Fred Sands, who has many offices in the Los Angeles area, said, “I ask my people in the field on a daily basis, ‘Is there a slowdown?’ And the answer is ‘no.’ If rates go up much, there will be, but I don’t think we’ll see another 1982 (when there was a marked housing recession) in the next 10 years.”

Advertisement

Joel Singer, chief economist of the California Assn. of Realtors, expects a “modest seasonal slowdown as we go into 1989,” but even that won’t be as much as a slowdown as the market normally experiences for that time of year, he said, adding, “The 20% appreciation level will sink to a rate still above the annual inflation rate.”

Currently, appreciation levels are in the double-digit range almost everywhere in the Greater Los Angeles Area, he said. “With few exceptions, the market is uniformly strong.”

He and others queried doubt that the election in November will have any effect for awhile on housing.

As for 1988, Singer figures it will be “the best year since 1979” for the resale market. That seems to be supported by Geraldine Cassidy, executive director of the California Escrow Assn., who said, “Our people have never been busier.”

‘Frenzy in the Market’

But is it, she wonders, “the last gasp before things really slow down?”

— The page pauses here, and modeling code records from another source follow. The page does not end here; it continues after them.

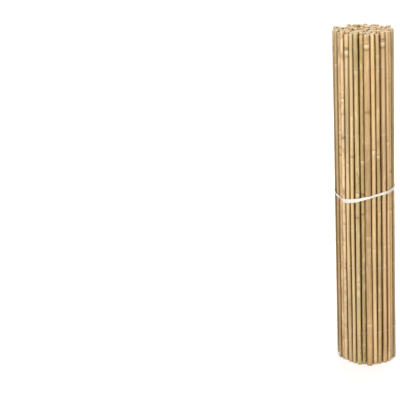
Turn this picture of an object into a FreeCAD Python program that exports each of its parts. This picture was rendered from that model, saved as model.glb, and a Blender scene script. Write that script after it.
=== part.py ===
import FreeCAD, Part
import math
import os

# A screen of thin bamboo canes, laced side by side with rows of binding wire and
# wound up into a roll that stands on the cut ends of its canes. Millimetres, +Z up,
# origin on the floor in the middle of the roll.

SIZES = (
    ("cane_length", 1000, "longest cane, cut end to cut end"),
    ("slim_cane", 12, "diameter of the slim canes"),
    ("middle_cane", 13, "diameter of the middling canes"),
    ("stout_cane", 14.5, "diameter of the stout canes"),
    ("broad_cane", 17, "diameter of the few broad canes"),
    ("cane_wall", 3.5, "wall of a cane"),
    ("hollow_depth", 70, "cut end of a cane to the joint that closes its hollow"),
    ("cane_count", 106, "canes in the whole screen"),
    ("cane_gap", 3.6, "gap between two canes of the screen, where the wires twist"),
    ("end_scatter", 9, "how far the shortest cane ends below the longest"),
    ("foot_scatter", 2, "how far the feet of the inner canes stand off the floor"),
    ("wire_diameter", 0.6, "one strand of the binding wire"),
    ("wire_slack", 0.1, "room between a strand and what it lies against"),
    ("wire_rows", 5, "rows of binding wire"),
    ("wire_margin", 100, "end of the screen to its nearest row of wire"),
    ("wire_tail", 7, "loose end of a row of wire past the last cane"),
    ("turn_slack", 0.25, "room between the canes of two turns"),
    ("laced_canes", 32, "canes from the free edge that the wires are made round"),
    ("strap_width", 12, "width of the tie strap"),
    ("strap_thickness", 0.6, "thickness of the tie strap"),
    ("strap_slack", 0.3, "room between the strap and the canes"),
    ("strap_level", 523, "height of the middle of the strap"),
    ("strap_slant", 8.3, "slant of the strap, degrees"),
    ("strap_low_side", 186, "bearing at which the strap lies lowest, degrees from +X"),
    ("seam_angle", 155, "bearing of the free edge of the screen, degrees from +X"),
)

# The order in which canes of the four sizes follow each other along the screen.
CANE_ORDER = (
    "slim", "middle", "stout", "slim", "middle", "slim", "broad",
    "middle", "slim", "stout", "slim", "middle", "middle",
)
# Shares of the scatter by which successive cane ends fall short of the longest.
TOP_SHARES = (0.25, 0.6, 0.05, 0.8, 0.4, 0.0, 1.0, 0.5, 0.3, 0.7, 0.15)
FOOT_SHARES = (0.5, 1.0, 0.75, 0.3, 0.9)
# Flats round a cane of the outer turn, and round one further in.
SHOWN_SIDES = 18
INNER_SIDES = 10
# Corners of a strand round each cane, and the furthest that it is bent round one.
STRAND_CORNERS = 3
STRAND_WRAP = math.radians(120)


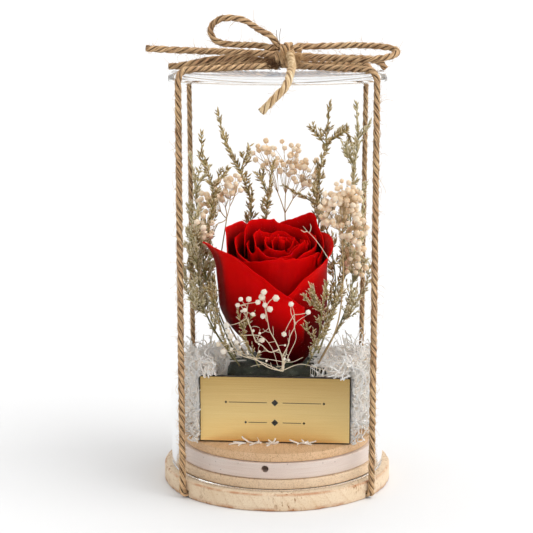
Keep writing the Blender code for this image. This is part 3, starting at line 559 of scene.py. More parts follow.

Kathleen Connell, director of UCLA’s Center for Finance and Real Estate, said, “We are at the tail end of the baby boom, so we’re seeing a frenzy in the market, with people worried about slow or no growth seeing less opportunity. They’re getting into the market before there is no opportunity and rising interest rates.”

She doesn’t see a crash as forecasted in Barron’s but paints a very different housing picture for the 1990s from the one now:

Advertisement

“Over the past decade, there have been more household formations because of the baby boom, but that is ending, so we’ll see a decline in demand for first-time home buying. The market will slow down as there will be a delay in the move-up market, and that will suppress prices at some point.

“The market will then shift, with more development of retirement housing and expensive homes.”